State Live Sync ​

State Live Sync is a comprehensive real-time synchronization mechanism designed exclusively for full blockchain instances. The State Live Sync simultaneously maintains both the latest blockchain state and complete account data through parallel block and state synchronization.

Every other node type does not use State Live Sync. Instead, they transition to Block Live Sync to synchronize both blocks and complete account state simultaneously.

Key Characteristics ​

• Peer-to-Peer Operation: Each peer is handled independently with separate request queues
• Full State Synchronization: Maintains complete account state through parallel chunk downloads
• Full Blockchain Exclusive: Compatible only with full blockchain instances
• Multi-Layered Architecture: Combines BlockQueue, DiffQueue, and StateQueue for comprehensive sync
• Partial Trie Reconstruction: Builds complete state without requiring transaction history
• State Completion Tracking: Monitors blockchain state completeness and triggers chunk requests as needed
• Stream-Based: Implements the Stream trait for asynchronous event processing

How It Works ​

The StateLiveSync manages both block and state synchronization through a layered queue system. It processes incoming blocks while simultaneously requesting and applying state chunks in order to eventually reach a complete blockchain state. The sync monitors account tree completeness and automatically triggers state synchronization when gaps are detected.

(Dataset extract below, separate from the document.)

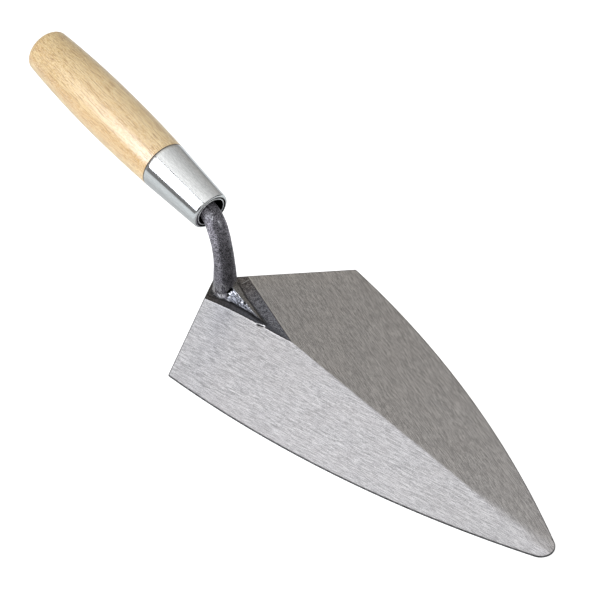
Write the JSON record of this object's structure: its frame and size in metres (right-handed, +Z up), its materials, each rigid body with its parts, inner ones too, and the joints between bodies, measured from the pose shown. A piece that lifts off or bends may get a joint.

The StateLiveSync follows a dual-request pattern combining block and state synchronization:

1. RequestMissingBlocks → Request missing blocks when gaps are detected
2. RequestTrieDiff → Request trie diffs for efficient state updates
3. RequestChunk → Request state chunks to fill account tree gaps

The complete message specifications are documented in the Network Protocol document.

Partial Trie Construction ​

The State Live Sync does not download the entire state trie at once. Instead, nodes request and apply small chunks of the trie incrementally. This approach is necessary because blocks continue to be produced while a node is syncing. By the time the full trie was downloaded, it would already be outdated.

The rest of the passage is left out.